When it comes to consumer engagement, I’ve written before about how poor consumer engagement caused by poor consumer experiences is one of the biggest problems in healthcare. Most ill health and deaths are caused by diseases that we know how to prevent or treat. What we need in this climate isn’t more science; we need culture and policy change, as well as people who can build better experiences to get patients to care about their health, whether that be eating healthy, exercising, going to the doctor, or taking their medication. No one is better suited to solve these problems than technologists who excel at consumer engagement.
Moreover, healthcare offers a prime opportunity to leverage the latest tools in technology, particularly AI, to displace large incumbents. As I wrote recently, introducing AI into a traditional technology software business presents some challenges, including the fact that AI gross margins are lower than SaaS due to heavy use of cloud infrastructure and ongoing human support.
In healthcare, the situation is the opposite: most of the healthcare industry is a service, with low gross margins. In healthcare, AI dramatically improves previously unfavorable economics, making building in the industry much more attractive. Additionally, while human-driven services tend to scale linearly with each additional human being added, AI-driven services can scale exponentially.
Profit margins are great, but missions are even better. Given the limited number of days we have on this earth and the countless hours we spend building a startup, wouldn’t it be great if you were working on something that really matters? You don’t have to be a doctor or a cancer researcher to save a life. A company that detects medical errors or helps people get better access to healthcare could save countless lives.

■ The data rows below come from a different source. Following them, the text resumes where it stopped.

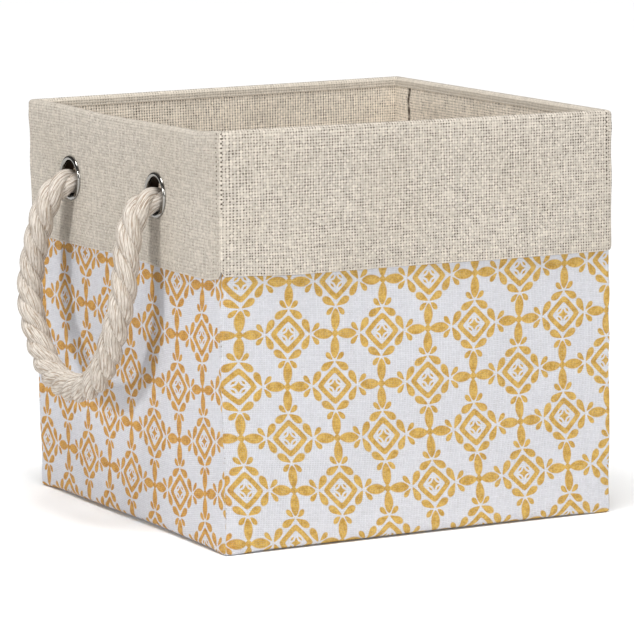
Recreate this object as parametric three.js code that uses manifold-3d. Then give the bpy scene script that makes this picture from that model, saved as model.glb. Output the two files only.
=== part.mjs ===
// A square fabric storage bin: board-stiffened cloth walls, a linen cuff folded over the rim,
// a loose covered base board, and two rope handles that hang from metal eyelets.
// Millimetres, +Z up. The origin is the centre of the underside; the front wall faces -Y.

import * as THREE from "three";
import { mergeVertices } from "three/addons/utils/BufferGeometryUtils.js";
import Module from "manifold-3d";

const wasm = await Module();
wasm.setup();

// ---- Driving dimensions ----

const width = 267; // outer side of the square plan
const height = 250; // floor to rim
const cuffDepth = 86.5; // rim to the cuff's lower edge
const lipDepth = 5; // how far the cuff turns down inside the rim

const gap = 0.3; // between pieces that touch
const cuffThickness = 1.0;
const panelThickness = 0.6;
const boardThickness = 2.0;
const liningThickness = 0.6;
const bottomClothThickness = 1.0;

const insertClearance = 2.0; // base insert to the lining, each side
const insertBoardThickness = 2.5;
const insertFlapWidth = 20; // cover cloth turned under the base board

const eyeletSpacing = 119; // between the two eyelets of a handle
const handleOffset = 13; // handle centre behind the middle of its wall
const eyeletHeight = 205;
const eyeletHoleRadius = 11;
const eyeletMetal = 0.5;
const eyeletFlangeRadius = 14.5;
const eyeletFlangeHeight = 1.8;
const washerRadius = 15;
const washerThickness = 0.6;

const ropeDiameter = 16;
const bendLength = 28; // rope that flexes between the eyelet and the stiff loop
const tubeSides = 12;
const roundSides = 28;

// ---- Derived places ----

const half = width / 2;
const floorTop = bottomClothThickness + gap;

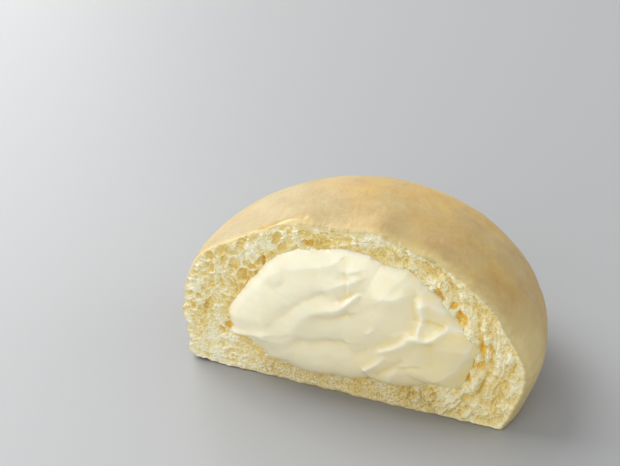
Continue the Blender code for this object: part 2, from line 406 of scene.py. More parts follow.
def mesh_object(name, points, quads, triangles, shades):
    """A smooth mesh from arrays, with one number for each point under each name in shades."""
    mesh = bpy.data.meshes.new(name)
    corners = np.concatenate([quads.ravel(), triangles.ravel()])
    starts = np.concatenate([np.arange(len(quads)) * 4, len(quads) * 4 + np.arange(len(triangles)) * 3])
    mesh.vertices.add(len(points))
    mesh.vertices.foreach_set("co", points.astype(np.float32).ravel())
    mesh.loops.add(len(corners))
    mesh.loops.foreach_set("vertex_index", corners.astype(np.int32))
    mesh.polygons.add(len(starts))
    mesh.polygons.foreach_set("loop_start", starts.astype(np.int32))
    mesh.update(calc_edges=True)
    mesh.shade_smooth()
    for shade, values in shades.items():
        layer = mesh.attributes.new(shade, "FLOAT", "POINT")
        layer.data.foreach_set("value", values.astype(np.float32))
    thing = bpy.data.objects.new(name, mesh)
    bpy.context.scene.collection.objects.link(thing)
    print(name, "has", len(points), "points and", 2 * len(quads) + len(triangles), "triangles")
    return thing


def ringed_object(name, rings, shades):
    """One closed piece from a list of rings of points in millimetres and lists of their shades."""
    starts = np.cumsum([0] + [len(ring) for ring in rings])
    quads, triangles = [], []
    for k in range(len(rings) - 1):
        four, three = ring_faces(starts[k], len(rings[k]), starts[k + 1], len(rings[k + 1]))
        quads.append(four)
        triangles.append(three)
    joined = {shade: np.concatenate(values) for shade, values in shades.items()}
    points = to_frame(np.concatenate(rings))
    return mesh_object(name, points, np.concatenate(quads), np.concatenate(triangles), joined)


def level_ring(angles, away, y):
    """A ring in a plane beside the cut: at each angle, so far from the centre, and y behind the cut."""
    x = CENTRE[0] + np.cos(angles) * away
    z = CENTRE[1] + np.sin(angles) * away
    return np.stack([x, np.broadcast_to(y, x.shape), z], axis=-1)


def skip_at(k, fine, middle):
    """Keep every point below the first limit, every second below the next, then every fourth."""
    return 1 if k < fine else 2 if k < middle else 4


print("ring helpers ready")

# %% [markdown]
# ## The torn crumb
#
# Crumb is foam. On the left of this cut the bubbles are large, with thin pale walls; along the foot they
# are small and dense; on the right the crumb has torn into lumps with crevices between them. A boolean
# with thousands of balls could carve it, but that is slow and leaves poor faces. The cut is nearly flat,
# so a table of depths can hold all of it: how far back the surface lies at each place. Its rows are rings
# from the pocket's mouth out to the crust, and its columns go round the cut.

# %% The table of places on the cut
CRUMB_COLUMNS = 2400
CRUMB_RINGS = 96
TUCK = 0.9
MOUTH_PASSES = 12
FRINGE_TURN = np.array(
    [(-50, 60), (0, 66), (40, 60), (90, 55), (130, 62), (155, 84), (212, 84), (225, 55), (290, 55)]
)
FRINGE_CLOUDS = ((2.1, 0.6, 71), (0.8, 0.6, 72))
FRINGE_PLAY = 24.0
FRINGE_LIMITS = (20.0, 88.0)
FRINGE_RISE = 0.07


def blurred_round(values, passes):
    """Values round the cut, each averaged with its neighbours many times over."""
    for _ in range(passes):
        values = 0.5 * values + 0.25 * (np.roll(values, 1) + np.roll(values, -1))
    return values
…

Even if this isn’t a personal motivator for you, healthcare’s mission-driven approach helps it attract better talent than other industries can. 80% of college graduates say getting a sense of purpose from work is very or extremely important. Millennials value purpose in life more than older generations, and they’re turning to work over other avenues to find purpose.
Working to improve health care is an obvious way to find purpose in your work. Essentially, every American can personally relate to how broken the U.S. health care system is. Who hasn’t been asked to fill out pages of medical forms for the 57th time, received a huge unexpected medical bill, or lost a loved one to a preventable or treatable illness?

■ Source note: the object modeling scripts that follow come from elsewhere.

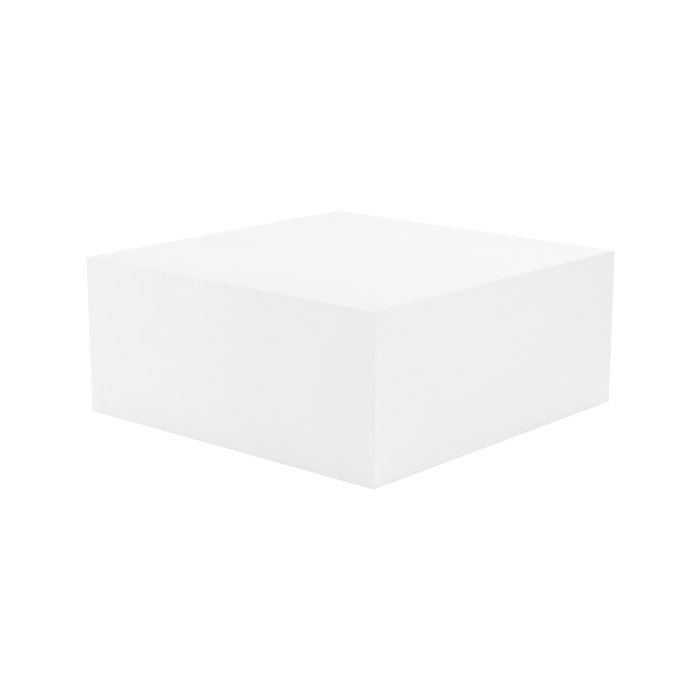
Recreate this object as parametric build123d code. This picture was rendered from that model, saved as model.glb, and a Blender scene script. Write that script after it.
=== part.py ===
from build123d import *
import os
from math import sqrt

# Display plinth: a low square box of lacquered MDF with mitred arrises, open underneath,
# stiffened by softwood and birch plywood, and stood on four swivel levelling feet.
# Millimetres. +Z up, front towards -Y. The origin is on the floor under the centre,
# with the feet wound fully in.

os.makedirs("parts", exist_ok=True)

# ---- driving dimensions: the box
width = 600.0               # along X, outside
depth = 600.0               # along Y, outside
box_height = 254.0          # the lacquered box alone
floor_gap = 0.0             # lower edges stand on the floor with the feet wound in
board = 18.0                # MDF and plywood thickness
arris = 1.0                 # radius sanded on every outside edge

# ---- driving dimensions: the inner frame
post_side = 70.0            # square softwood corner post
post_bore_clear = 1.0       # radial room for the foot's stem inside the post
post_bore_end_clear = 12.0  # room left above the stem's end
batten_thick = 20.0         # softwood under the top and along the base
batten_deep = 44.0
rib_rail_gap = 24.0         # birch plywood cross ribs under the top end this far above the rails
plate_side = 130.0          # birch plywood corner plate that carries a foot

# ---- driving dimensions: the levelling foot, M10
stem_dia = 10.0
stem_length = 50.0          # thread above the hexagon
thread_clear = 0.08         # radial, between stem and nuts
stem_chamfer = 1.0
hex_shoulder = 2.0          # the hexagon's flats stand this far outside the thread
hex_high = 8.0
neck_dia = 8.0
ball_dia = 12.0
ball_clear = 0.1            # radial, ball in its socket
ball_height = 10.5          # ball centre above the floor
pad_dia = 50.0
pad_rim = 4.0               # straight rim of the pad
pad_lip = 1.5               # rim's height above the floor, where the sole stands proud
pad_boss_dia = 24.0
pad_top = 16.0
socket_mouth_dia = 13.4     # flared so that the pad can tilt on its ball
socket_throat_dia = 10.6
throat_drop = 2.6           # flare's depth below the pad's top
sole_dia = 44.0
sole_thick = 3.0
sole_fillet = 0.6
hex_gap = 1.0               # pad's top to the hexagon
nut_gap = 1.5               # hexagon to the lock nut, feet wound in
lock_nut_wall = 3.5         # thread to flat
lock_nut_high = 5.0
hex_corner_share = 0.96     # a nut's corners are turned down to this share of their radius

# ---- driving dimensions: tee nut
barrel_wall = 1.0           # outside the thread
barrel_high = 11.0
flange_rim = 5.0            # flange outside the barrel
flange_thick = 1.5
prong_wide = 3.0
prong_thick = 1.2
prong_high = 7.0
prong_count = 4

# ---- driving dimensions: joinery
biscuit_long = 53.0         # No. 10 beech biscuit
biscuit_wide = 19.0
biscuit_thick = 4.0
slot_long = 61.0
slot_extra_depth = 1.0      # glue room at the bottom of each slot half
biscuit_from_heel = 9.0     # along the mitre, from the inside corner
biscuit_end_margin = 60.0   # first and last biscuit of an edge, from the mitre's inside end
top_biscuits_per_edge = 4
corner_biscuits_per_edge = 2

# ---- driving dimensions: countersunk screws
thin_screw = {"dia": 4.0, "head": 8.0, "long": 30.0}    # rails and battens to the panels
post_screw = {"dia": 5.0, "head": 9.6, "long": 80.0}    # posts to the panels
plate_screw = {"dia": 4.5, "head": 8.8, "long": 45.0}   # plates up into posts and rails
recess_wide = 1.2
recess_share = 0.55         # cross recess span as a share of the head
recess_deep = 1.8
batten_screws = 4
rail_screws = 3
screw_end_margin = 40.0     # first and last screw in a rail or batten, from its end
post_screw_low = 50.0       # lower pair of post screws, above the post's foot
post_screw_high = 48.0      # upper pair, below the post's head
post_screw_offset = 16.0    # the two faces' screws pass each other by this much
plate_screw_edge = 12.0     # post screws in the plate, from the inside faces
plate_rail_screw = 18.0     # rail screws in the plate, beyond the post

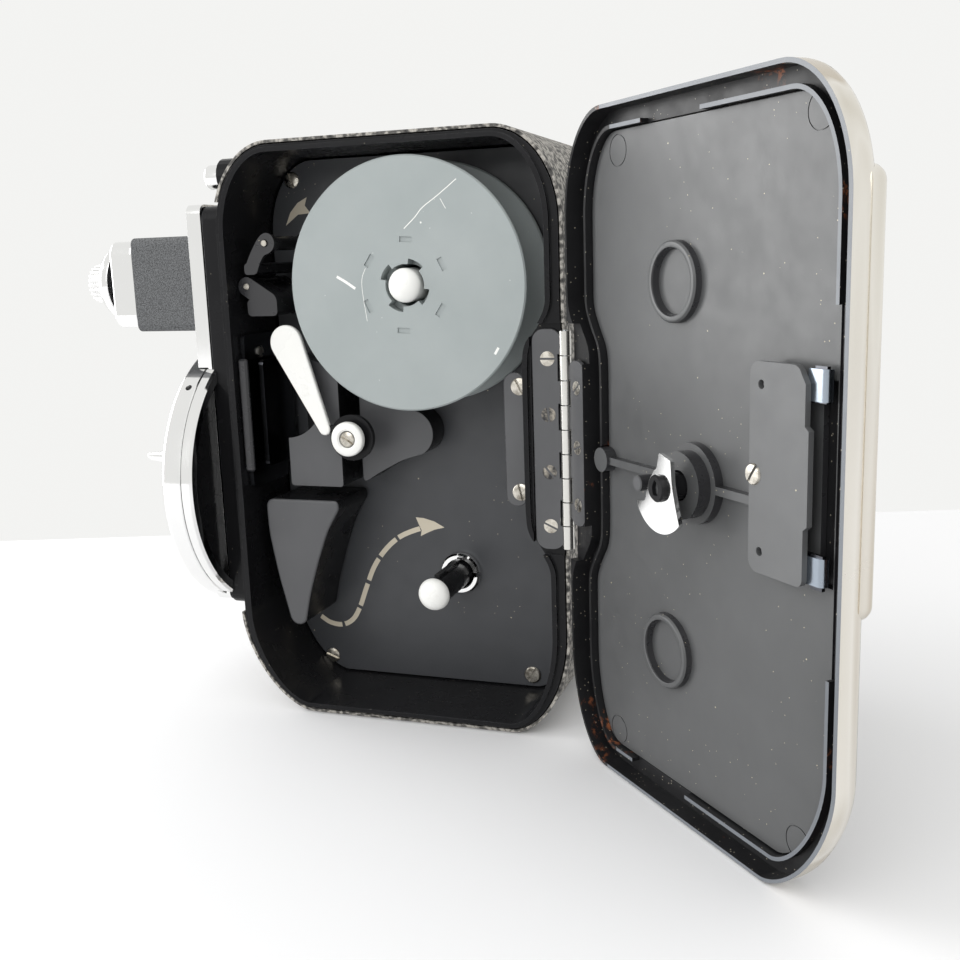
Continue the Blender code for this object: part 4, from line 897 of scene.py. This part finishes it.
def build_guides():
    """Arm, guide block and rollers above the gate, with their pin ends."""
    low, high = span("guide_arm")
    outline = [(-29.2, 96.8), (-28.1, 99.4), (-27.1, 100.8), (-25.8, 101.1), (-24.7, 102.1), (-24.4, 103.6),
            (-25.2, 105.0), (-26.4, 105.4), (-27.5, 105.0), (-28.6, 103.9), (-30.1, 101.6), (-31.4, 99.2),
            (-32.0, 97.2), (-31.6, 96.8)]
    arm = slab("roller_arm", "Y", low.y, low.y + 1.0, smooth_corners(outline, 0.8))
    join(arm, slab("foot", "Y", low.y, high.y, rounded_box(-32.0, -29.2, 96.8, 99.2, 0.8)))
    cut(arm, rod("hole", "Y", UPPER_ROLLER, 0.8, -25, -15))
    soften(arm, 0.25, 3, worn=True)
    # the side faces get black enamel as painted shade
    dressed(arm, "case", [GUIDE_BLACK, WORN_AND_HIGHLIT_EDGE, BLACK], ["guide_arm"], paint=across(2))

    low, high = span("upper_guide_block")
    guide = slab("film_guide_block", "Y", low.y, high.y, capsule(LOWER_ROLLER, (-27.8, 91.0), 2.0, 2.1))
    join(guide, slab("heel", "Y", low.y, high.y, rounded_box(-32.8, -25.7, 88.0, 91.6, 1.0)))
    cut(guide, rod("seat", "Y", LOWER_ROLLER, 2.6, -16.6, -3.0))
    soften(guide, 0.35, 3, worn=True)
    # the side faces get black enamel as painted shade
    dressed(guide, "case", [GUIDE_BLACK, WORN_AND_HIGHLIT_EDGE, BLACK], ["upper_guide_block"], paint=across(2))

    for name, body, place, top in (("upper_pin_end", "upper_roller", UPPER_ROLLER, -19.9),
            ("lower_pin_end", "case", LOWER_ROLLER, low.y - 0.3)):
        pin = lathe(name, "Y", place,
                [(0, top), (0.55, top), (0.68, top + 0.12), (0.68, top + 0.6), (0, top + 0.6)], 24)
        dressed(pin, body, NICKEL)
    for name, place, reach, radius in (("upper", UPPER_ROLLER, (-18.1, -1.6), 1.9),
            ("lower", LOWER_ROLLER, (-16.3, -3.3), 2.0)):
        near, far = reach
        roller = lathe(f"{name}_film_roller", "Y", place,
                [(0, near), (radius - 0.15, near), (radius, near + 0.15), (radius, near + 1.3),
                (radius - 0.4, near + 1.7), (radius - 0.4, far - 1.7), (radius, far - 1.3),
                (radius, far), (0, far)], 40)
        dressed(roller, f"{name}_roller", BLACK, [f"{name}_roller"])


def ribbon(points, width, y, thickness=0.03):
    """A painted stripe: a flat strip along a line on the plane y, facing -Y."""
    left, right = [], []
    for i, point in enumerate(points):
        before, after = Vector(points[max(i - 1, 0)]), Vector(points[min(i + 1, len(points) - 1)])
        along = (after - before).normalized()
        side = Vector((-along.y, along.x)) * width / 2
        left.append(tuple(Vector(point) + side))
        right.append(tuple(Vector(point) - side))
    return slab("stripe", "Y", y - thickness, y - 0.005, left + right[::-1])


def curve_through(points, count=12):
    """Catmull-Rom points through a route."""
    route = [Vector(p) for p in (points[0], *points, points[-1])]
    line = []
    for i in range(1, len(route) - 2):
        a, b, c, d = route[i - 1:i + 3]
        for k in range(count):
            t = k / count
            line.append(0.5 * (2 * b + (c - a) * t + (2 * a - 5 * b + 4 * c - d) * t ** 2
                    + (3 * b - a - 3 * c + d) * t ** 3))
    return [*line, route[-2]]


def dashes(points, length, gap):
    """Split a line into stretches of a length with gaps between them."""
    runs, run, walked, drawing = [], [points[0]], 0.0, True
    for start, end in zip(points, points[1:]):
        walked += (end - start).length
        if drawing:
            run.append(end)
        if walked >= (length if drawing else gap):
            if drawing:
                runs.append(run)
            run, walked, drawing = [end], 0.0, not drawing
    return runs


def build_film_path():
    """Cream dashed line and arrowheads that show how the film runs."""
    y = FLOOR_LOW.y
    route = [(-28.6, 15.6), (-26.2, 14.2), (-23.0, 13.9), (-20.2, 15.4), (-18.2, 18.6), (-16.2, 23.6),
            (-14.0, 28.6), (-11.0, 32.8), (-7.4, 36.0), (-3.4, 37.9), (0.4, 39.0)]
    line = curve_through(route, 24)
    stripes = [ribbon(run, 1.15, y) for run in dashes(line, 5.9, 0.75)]
    heads = [[(-2.9, 41.0), (-1.0, 40.9), (1.6, 40.2), (4.0, 38.9), (1.6, 38.3), (-0.4, 37.4), (-1.9, 36.6),
            (-1.6, 38.0), (-2.2, 39.3)],
            [(-31.2, 107.2), (-29.9, 110.0), (-28.0, 112.0), (-25.6, 113.2), (-26.2, 111.4), (-24.9, 109.7),
            (-28.0, 109.5)]]
    stripes += [slab("head", "Y", y - 0.03, y - 0.005, head) for head in heads]
    dressed(merged("film_path_line", stripes), "case", CREAM)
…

What’s more, healthcare’s mission orientation may also help improve talent performance. Gallup reports that “there is a strong correlation between employee purpose and engagement and an organization’s bottom line.” McKinsey concludes that “people who practice purpose at work are more productive than those who don’t. They’re also healthier, more resilient, and more likely to stay with their organizations.”

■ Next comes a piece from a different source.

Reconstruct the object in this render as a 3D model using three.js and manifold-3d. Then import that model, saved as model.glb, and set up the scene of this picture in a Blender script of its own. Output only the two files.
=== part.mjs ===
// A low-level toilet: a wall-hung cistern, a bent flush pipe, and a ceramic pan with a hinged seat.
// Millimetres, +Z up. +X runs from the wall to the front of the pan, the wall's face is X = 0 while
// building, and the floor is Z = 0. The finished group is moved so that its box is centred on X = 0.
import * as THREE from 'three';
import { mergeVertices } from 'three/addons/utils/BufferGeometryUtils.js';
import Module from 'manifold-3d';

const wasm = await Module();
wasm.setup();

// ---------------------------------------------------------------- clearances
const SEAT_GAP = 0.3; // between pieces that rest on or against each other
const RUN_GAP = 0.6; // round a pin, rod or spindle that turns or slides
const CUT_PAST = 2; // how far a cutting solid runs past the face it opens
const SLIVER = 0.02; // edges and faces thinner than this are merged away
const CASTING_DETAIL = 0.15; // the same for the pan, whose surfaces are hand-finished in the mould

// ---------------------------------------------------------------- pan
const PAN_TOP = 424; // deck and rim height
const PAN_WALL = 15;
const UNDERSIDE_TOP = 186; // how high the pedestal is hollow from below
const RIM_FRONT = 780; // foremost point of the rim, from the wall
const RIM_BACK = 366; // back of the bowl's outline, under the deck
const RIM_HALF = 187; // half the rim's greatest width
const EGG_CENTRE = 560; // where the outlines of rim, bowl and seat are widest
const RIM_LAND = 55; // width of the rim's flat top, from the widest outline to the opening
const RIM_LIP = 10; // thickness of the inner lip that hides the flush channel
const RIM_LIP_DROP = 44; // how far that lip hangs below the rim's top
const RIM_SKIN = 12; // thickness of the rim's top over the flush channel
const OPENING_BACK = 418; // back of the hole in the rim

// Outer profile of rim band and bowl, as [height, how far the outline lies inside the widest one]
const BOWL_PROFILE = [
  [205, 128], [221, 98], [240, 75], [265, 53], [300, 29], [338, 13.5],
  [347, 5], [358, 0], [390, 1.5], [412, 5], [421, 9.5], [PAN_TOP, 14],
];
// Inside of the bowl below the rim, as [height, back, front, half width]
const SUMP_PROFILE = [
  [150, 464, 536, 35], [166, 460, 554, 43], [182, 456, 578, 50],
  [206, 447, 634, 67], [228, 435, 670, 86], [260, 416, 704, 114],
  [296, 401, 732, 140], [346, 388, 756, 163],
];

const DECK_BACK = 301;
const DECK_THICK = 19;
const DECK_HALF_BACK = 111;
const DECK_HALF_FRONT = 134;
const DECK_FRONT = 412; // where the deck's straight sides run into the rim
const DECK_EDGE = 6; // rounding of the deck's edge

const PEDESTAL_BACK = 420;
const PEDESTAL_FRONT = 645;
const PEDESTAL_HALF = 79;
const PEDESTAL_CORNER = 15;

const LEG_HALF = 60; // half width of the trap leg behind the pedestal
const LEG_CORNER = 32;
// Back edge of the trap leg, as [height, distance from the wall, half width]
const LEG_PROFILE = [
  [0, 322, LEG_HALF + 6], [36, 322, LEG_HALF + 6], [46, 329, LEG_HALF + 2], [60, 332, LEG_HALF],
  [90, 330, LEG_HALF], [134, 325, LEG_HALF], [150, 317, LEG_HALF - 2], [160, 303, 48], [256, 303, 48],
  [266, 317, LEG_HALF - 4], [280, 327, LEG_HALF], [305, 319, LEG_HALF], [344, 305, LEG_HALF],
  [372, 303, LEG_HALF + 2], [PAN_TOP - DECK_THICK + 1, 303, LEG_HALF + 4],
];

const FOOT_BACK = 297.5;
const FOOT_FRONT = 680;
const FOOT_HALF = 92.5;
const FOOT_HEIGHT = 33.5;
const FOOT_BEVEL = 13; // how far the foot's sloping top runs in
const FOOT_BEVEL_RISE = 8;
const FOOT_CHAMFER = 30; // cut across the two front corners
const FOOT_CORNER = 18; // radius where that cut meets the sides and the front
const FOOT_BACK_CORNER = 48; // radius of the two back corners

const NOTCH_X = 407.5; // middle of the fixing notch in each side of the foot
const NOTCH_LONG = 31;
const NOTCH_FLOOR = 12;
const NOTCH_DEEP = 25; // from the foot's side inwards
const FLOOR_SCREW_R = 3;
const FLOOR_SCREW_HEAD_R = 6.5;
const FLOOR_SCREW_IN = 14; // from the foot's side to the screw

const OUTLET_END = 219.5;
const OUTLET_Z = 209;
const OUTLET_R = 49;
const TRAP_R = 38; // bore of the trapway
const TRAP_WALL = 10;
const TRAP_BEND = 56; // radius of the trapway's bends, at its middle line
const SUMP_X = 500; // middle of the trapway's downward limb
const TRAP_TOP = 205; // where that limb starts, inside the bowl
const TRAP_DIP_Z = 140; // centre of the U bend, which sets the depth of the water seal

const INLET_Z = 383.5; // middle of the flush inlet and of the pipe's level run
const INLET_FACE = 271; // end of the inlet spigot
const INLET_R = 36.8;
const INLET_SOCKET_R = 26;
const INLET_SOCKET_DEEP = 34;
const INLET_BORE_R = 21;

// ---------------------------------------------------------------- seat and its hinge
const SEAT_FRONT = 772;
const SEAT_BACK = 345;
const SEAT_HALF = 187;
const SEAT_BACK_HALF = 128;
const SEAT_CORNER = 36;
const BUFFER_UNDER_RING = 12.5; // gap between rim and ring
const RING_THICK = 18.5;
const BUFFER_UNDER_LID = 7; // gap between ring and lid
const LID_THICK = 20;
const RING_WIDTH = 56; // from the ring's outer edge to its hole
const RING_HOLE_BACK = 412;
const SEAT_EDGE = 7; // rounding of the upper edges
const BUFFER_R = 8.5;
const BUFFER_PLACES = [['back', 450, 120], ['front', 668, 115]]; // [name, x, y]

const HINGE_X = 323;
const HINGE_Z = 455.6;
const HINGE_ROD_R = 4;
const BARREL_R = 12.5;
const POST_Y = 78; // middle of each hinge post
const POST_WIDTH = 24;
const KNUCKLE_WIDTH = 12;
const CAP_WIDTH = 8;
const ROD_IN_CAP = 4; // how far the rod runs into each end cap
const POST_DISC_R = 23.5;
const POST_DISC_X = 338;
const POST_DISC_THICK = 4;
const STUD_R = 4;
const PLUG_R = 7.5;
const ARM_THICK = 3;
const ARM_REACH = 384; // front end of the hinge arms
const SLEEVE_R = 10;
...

Finally, I believe your technology orientation will be a huge asset in leading a healthcare company. Of course, tech founders operating in healthcare need to study healthcare deeply. To do this, I recommend surrounding yourself with healthcare veterans (this is especially true during the ideation stage). But the advantage of coming from a tech background is clear: technology evolves faster than healthcare. The tech world produces visionaries who don’t accept the idea that the way things are done today will be the way things are done tomorrow. Your fresh perspective is exactly what healthcare needs.
Trying to improve healthcare in 2023 sounds like insanity, and there’s certainly no consensus, but in what other industry could you build the world’s biggest company?